Figure: Confusion matrices for test classification for classifiers trained in absence of winds but tested on wind images
Takeaway Insight: The condusion matrices reveal that the accuracy of the CNN is low because almost all cases are classified as dunes, regardless of the actual bedform. This result is not necessarily surprising. The fan that generated the wind in experiments was oriented along the centerline of the water tunnel; thus, one would expect that the dominant features produced by the wind would be surface waves spanning the width of the tunnel with their crests oriented along the spanwise direction. Of the four model bedforms used, only our model dunes shared this symmetry. Thus, it would appear that the CNN, as trained on images with no wind, learned that the surface signature of dunes involves features with a geometry shared by the features produced by wind—and thus consistently tended to classify windy images as dunes.

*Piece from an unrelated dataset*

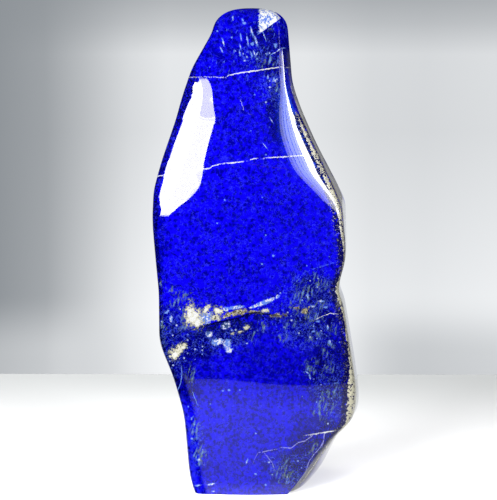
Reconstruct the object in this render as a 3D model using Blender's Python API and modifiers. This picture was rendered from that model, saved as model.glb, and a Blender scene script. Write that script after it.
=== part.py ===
"""A tall polished free-form of lapis lazuli: one stone, cut flat underneath so that it stands.

The stone is a closed cage of level rings. Every ring runs round the same corners: the broad front face, the
facet ground on its left shoulder, the bevel on its right shoulder, the flat right side, the back with its ridge,
and the rounded left side. Each of these follows its own short table of sizes over the height. A Subdivision
Surface modifier turns the cage into the smooth stone, and a crease keeps the rim of the cut base sharp.

Seen from the front the stone's face looks towards -Y, with +X to the right and +Z up. The origin is in the middle
of the base.
"""
import bmesh
import bpy
import numpy as np
from mathutils import Matrix

MM = 0.001

# Height of the stone and of the shoulder line where its crown starts to close.
HEIGHT = 240.0
CROWN_START = 228.0
CROWN_POWER = 2.5
CROWN_STEPS = (0.3, 0.55, 0.75, 0.88, 0.95, 0.99)
CROWN_CENTRE_Y = -1.0
RING_SPACING = 6.0

# The stone seen from the front: pairs of height and x.
LEFT_EDGE = (
    (0, -31.4), (8, -34.0), (40, -36.6), (58, -41.4), (66, -44.4), (76, -48.6), (102, -48.7),
    (136, -51.8), (148, -51.7), (165, -47.2), (190, -39.0), (209, -33.0), (224, -24.4), (228, -22.0),
    (236, -21.2),
)
RIGHT_EDGE = (
    (0, 32.0), (6, 36.5), (18, 42.0), (30, 48.8), (37, 55.0), (42, 54.4), (62, 51.6), (96, 45.4), (101, 42.4),
    (107, 42.8), (114, 44.8), (120, 45.8), (144, 46.0), (152, 42.4), (172, 31.2), (190, 23.0), (203, 18.4),
    (228, 16.2),
)

# How far the front face stops short of the right edge, which lies further back.
RIGHT_TAPER = (
    (0, 11.0), (30, 9.2), (42, 6.0), (50, 3.8), (93, 2.9), (112, 2.0), (124, 2.0),
    (134, 3.2), (146, 4.4), (158, 3.5), (170, 2.3), (228, 2.4),
)

# The stone seen from its side: pairs of height and depth, with the front at minus.
FRONT_DEPTH = ((0, -26.5), (60, -27.5), (110, -27.0), (150, -24.4), (190, -19.0), (228, -13.5))
BACK_DEPTH = ((0, 25.0), (30, 28.0), (75, 28.6), (110, 26.0), (140, 24.2), (175, 19.2), (205, 14.4), (228, 11.6))
FACE_CROWN = 0.9

# The facet on the left shoulder: its width across the face, and how far it drops back at the edge.
FACET_WIDTH = (
    (0, 9.0), (105, 9.0), (134, 3.5), (139, 6.5), (145, 14.5), (150, 21.5), (156, 22.0), (170, 21.0),
    (188, 17.5), (198, 13.5), (204, 9.0), (210, 2.4), (228, 1.5),
)
FACET_DROP = (
    (0, 1.2), (116, 1.2), (134, 2.2), (146, 5.8), (156, 7.4), (188, 6.8), (198, 6.8), (204, 6.4),
    (210, 2.4), (228, 1.2),
)

# How broadly the left edge is rounded: sharper above the facet.
EDGE_ROLL = ((0, 3.6), (200, 3.6), (210, 1.4), (228, 1.2))

# The bevel on the right shoulder.
BEVEL_WIDTH = (
    (0, 6.0), (130, 5.0), (148, 8.0), (163, 13.0), (179, 11.0), (190, 7.5), (198, 4.5), (208, 3.0),
    (228, 2.5),
)
BEVEL_DROP = (
    (0, 0.6), (130, 0.6), (148, 2.2), (163, 5.2), (179, 4.6), (190, 3.4), (198, 2.2), (208, 1.4),
    (228, 1.2),
)

# The front right corner is broad where the lower right is cut back to the base, and tight above that.
FRONT_CORNER = ((0, 8.0), (10, 5.0), (22, 2.6), (36, 1.5), (228, 1.5))

# The back: where its ridge runs, how far it falls away to both sides, and how its corners are rounded.
BACK_RIDGE = ((0, 9.0), (60, 12.0), (120, 2.0), (180, -9.0), (228, -5.0))
BACK_FALL_RIGHT = ((0, 2.5), (60, 5.5), (140, 6.5), (228, 2.5))
BACK_FALL_LEFT = ((0, 3.5), (60, 6.0), (140, 4.5), (228, 2.0))
BACK_CORNER = ((0, 8.0), (80, 12.0), (160, 10.0), (228, 6.0))
LEFT_SIDE_TAPER = ((0, 1.5), (70, 5.0), (140, 6.5), (228, 3.0))


def ring_heights():
    """Heights of the cage's rings: even steps up the body, then closer ones over the crown."""
    body = np.arange(0.0, CROWN_START + RING_SPACING / 2, RING_SPACING)
    crown = CROWN_START + (HEIGHT - CROWN_START) * np.array(CROWN_STEPS)
    return np.concatenate([body, crown])


def along(table, heights):
    """Read a table of height and size at each height, straight between its points."""
    table_heights, sizes = np.transpose(np.array(table, dtype=float))
    return np.interp(heights, table_heights, sizes)


def crown_scale(heights):
    """How much of its full width each ring keeps: all of it on the body, then a superellipse to the top."""
    rise = np.clip((heights - CROWN_START) / (HEIGHT - CROWN_START), 0.0, 1.0)
    return (1.0 - rise ** CROWN_POWER) ** (1.0 / CROWN_POWER)


def cage_rings():
    """Corner points of every ring, as an array of rings by columns by xyz in millimetres."""
    z = ring_heights()
    left, right = along(LEFT_EDGE, z), along(RIGHT_EDGE, z)
    front, back = along(FRONT_DEPTH, z), along(BACK_DEPTH, z)
    facet, facet_drop = along(FACET_WIDTH, z), along(FACET_DROP, z)
    bevel, bevel_drop = along(BEVEL_WIDTH, z), along(BEVEL_DROP, z)
    corner, back_corner = along(FRONT_CORNER, z), along(BACK_CORNER, z)
    back_right = back - along(BACK_FALL_RIGHT, z)
    back_left = back - along(BACK_FALL_LEFT, z)
    ridge_back = along(BACK_RIDGE, z)
    roll = along(EDGE_ROLL, z)

    face_right = right - along(RIGHT_TAPER, z)
    ridge_left = left + facet
    ridge_right = face_right - bevel
    face_width = ridge_right - ridge_left
    side_front = front + bevel_drop + corner
    side_back = back_right - back_corner
    left_front = front + facet_drop + roll
    left_back = left + along(LEFT_SIDE_TAPER, z)

    columns = (
        (left + 0.3 * roll, front + facet_drop),
        (left + 0.5 * facet, front + 0.5 * facet_drop),
        (ridge_left - 0.2 * facet, front + 0.2 * facet_drop),
        (ridge_left + 0.1 * face_width, front),
        (ridge_left + 0.37 * face_width, front - FACE_CROWN),
        (ridge_left + 0.65 * face_width, front - FACE_CROWN),
        (ridge_right - 0.08 * face_width, front),
        (ridge_right + 0.3 * bevel, front + 0.3 * bevel_drop),
        (face_right - corner, front + bevel_drop),
        (face_right, side_front),
        (face_right + 0.4 * (right - face_right), side_front + 0.35 * (side_back - side_front)),
        (right, side_back),
        (right - 0.5 * back_corner, back_right),
        (0.5 * (right + ridge_back), 0.5 * (back + back_right)),
        (ridge_back, back),
        (0.5 * (left_back + ridge_back), 0.5 * (back + back_left)),
        (left_back + back_corner, back_left),
        (left_back, back_left - back_corner),
        (0.5 * (left + left_back), 0.5 * (left_front + back_left - back_corner)),
        (left, left_front),
    )
    x = np.stack([column[0] for column in columns], axis=1)
    y = np.stack([column[1] for column in columns], axis=1)

    scale = crown_scale(z)[:, None]
    centre_x = 0.5 * (left + right)[:, None]
    x = centre_x + (x - centre_x) * scale
    y = CROWN_CENTRE_Y + (y - CROWN_CENTRE_Y) * scale
    return np.stack([x, y, np.repeat(z[:, None], x.shape[1], axis=1)], axis=2)


def cage_mesh(name):
    """Join the rings into one closed cage, with a flat face below, a cap above and a creased base rim."""
    rings = cage_rings() * MM
    bm = bmesh.new()
    crease = bm.edges.layers.float.new("crease_edge")
    verts = [[bm.verts.new(point) for point in ring] for ring in rings]
    columns = len(verts[0])
    for low, high in zip(verts, verts[1:]):
        for i in range(columns):
            j = (i + 1) % columns
            bm.faces.new((low[i], low[j], high[j], high[i]))
    base = bm.faces.new(reversed(verts[0]))
    bm.faces.new(verts[-1])
    for edge in base.edges:
        edge[crease] = 1.0
    mesh = bpy.data.meshes.new(name)
    bm.to_mesh(mesh)
    bm.free()
    return mesh


def polished_lapis():
    """Ultramarine stone with a high polish."""
    material = bpy.data.materials.new("lapis")
    material.use_nodes = True
    shader = material.node_tree.nodes["Principled BSDF"]
    shader.inputs["Base Color"].default_value = (0.015, 0.012, 0.6, 1.0)
    shader.inputs["Roughness"].default_value = 0.08
    shader.inputs["Metallic"].default_value = 0.0
    return material


def smoothed(stone):
    """Give the cage its Subdivision Surface."""
    smooth = stone.modifiers.new("smooth", "SUBSURF")
    smooth.levels = 1
    smooth.render_levels = smooth.levels


def centre_on_base(stone):
    """Move the cage so that the finished stone's box stands centred on the origin."""
    bpy.context.view_layer.update()
    evaluated = stone.evaluated_get(bpy.context.evaluated_depsgraph_get())
    points = np.array([vertex.co for vertex in evaluated.data.vertices])
    low, high = points.min(axis=0), points.max(axis=0)
    middle = 0.5 * (low + high)
    stone.data.transform(Matrix.Translation((-middle[0], -middle[1], -low[2])))


def main():
    """Build the stone in a collection of its own."""
    for leftover in list(bpy.data.objects):
        bpy.data.objects.remove(leftover)
    collection = bpy.data.collections.new("polished_lapis_lazuli")
    bpy.context.scene.collection.children.link(collection)
    stone = bpy.data.objects.new("stone", cage_mesh("stone"))
    collection.objects.link(stone)
    stone.data.materials.append(polished_lapis())
    stone.data.shade_smooth()
    smoothed(stone)
    centre_on_base(stone)


main()
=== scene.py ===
"""Looks of a tall polished free-form of lapis lazuli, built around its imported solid.

The stone is one smooth surface: a net of level rings, read as a cubic B-spline in both directions, with the
low relief that a polished stone has. Its colour is worked out in the shader from where a point lies in the
stone, so the veins run through it and show on the back as well. Lengths are in millimetres until a mesh is
made, and in metres in the studio.
"""
import logging
import math
from dataclasses import dataclass
from enum import Enum

import bpy
import numpy as np
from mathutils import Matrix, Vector

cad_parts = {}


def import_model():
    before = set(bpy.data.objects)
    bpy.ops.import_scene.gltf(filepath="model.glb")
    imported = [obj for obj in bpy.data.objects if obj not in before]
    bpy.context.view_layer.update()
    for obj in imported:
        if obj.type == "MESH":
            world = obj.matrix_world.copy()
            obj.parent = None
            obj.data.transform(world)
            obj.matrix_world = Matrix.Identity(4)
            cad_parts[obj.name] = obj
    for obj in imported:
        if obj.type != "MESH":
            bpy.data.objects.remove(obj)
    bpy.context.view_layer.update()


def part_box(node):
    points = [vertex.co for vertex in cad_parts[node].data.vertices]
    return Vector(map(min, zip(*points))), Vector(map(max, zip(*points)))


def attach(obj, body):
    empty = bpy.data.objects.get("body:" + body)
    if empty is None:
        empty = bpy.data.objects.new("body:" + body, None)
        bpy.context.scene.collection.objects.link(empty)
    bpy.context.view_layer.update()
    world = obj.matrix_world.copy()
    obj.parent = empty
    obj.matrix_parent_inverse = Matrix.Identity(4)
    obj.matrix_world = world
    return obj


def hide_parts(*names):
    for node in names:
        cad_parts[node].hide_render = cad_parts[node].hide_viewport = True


LOG = logging.getLogger("lapis")
MM = 0.001

# How strongly the lamps light the front. The stone's colours are divided by it.
FACE_LIGHT = 4.15

# The numbers kept at the mesh's points, and its map.
CORNER = "corner"
TURN = "turn"
MAP = "OFBake"

# How far off a spot its distance is followed, counted in its own half widths.
SPOT_REACH = 6.0

Table = tuple[tuple[float, float], ...]
Span = tuple[float, float]
Place = tuple[float, float, float]
Colour = tuple[float, float, float]
Rgba = tuple[float, float, float, float]
Socket = bpy.types.NodeSocket


def along(table: Table, heights: np.ndarray) -> np.ndarray:
    """Read a table of height and size at each height, straight between its points.

    Args:
        table: Pairs of height and size.
        heights: Where to read it.

    Returns:
        The sizes.
    """
    table_heights, sizes = np.transpose(np.array(table, dtype=float))
    return np.interp(heights, table_heights, sizes)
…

2.2 Classifiers trained on flows with winds
To establish whether wind unavoidably destroys the possibility of classifying bottom features or whether instead different features must be used to discriminate between the types of bedforms, I trained two CNNs on training sets that included images taken from cases with wind in addition to cases without wind. For each CNN classifier, I held out one data set from the training set of images to use as the test set. The accuracies this time were very good (upwards of 75%).
Takeaway Insight: These results suggest that although the presence of imposed surface disturbances due to wind adds additional complexity to the classification problem, they do not eliminate the surface signature of the bedforms.
Conclusion
The results give strong evidence that the free-surface disturbances caused by submerged features can carry sufficient information to identify at least the gross characteristics of the feature. I have also shown that although directly imposed surface disturbances such as winds may also modulate the free surface, they do not necessarily preclude the identification of the submerged feature provided that appropriate information is used.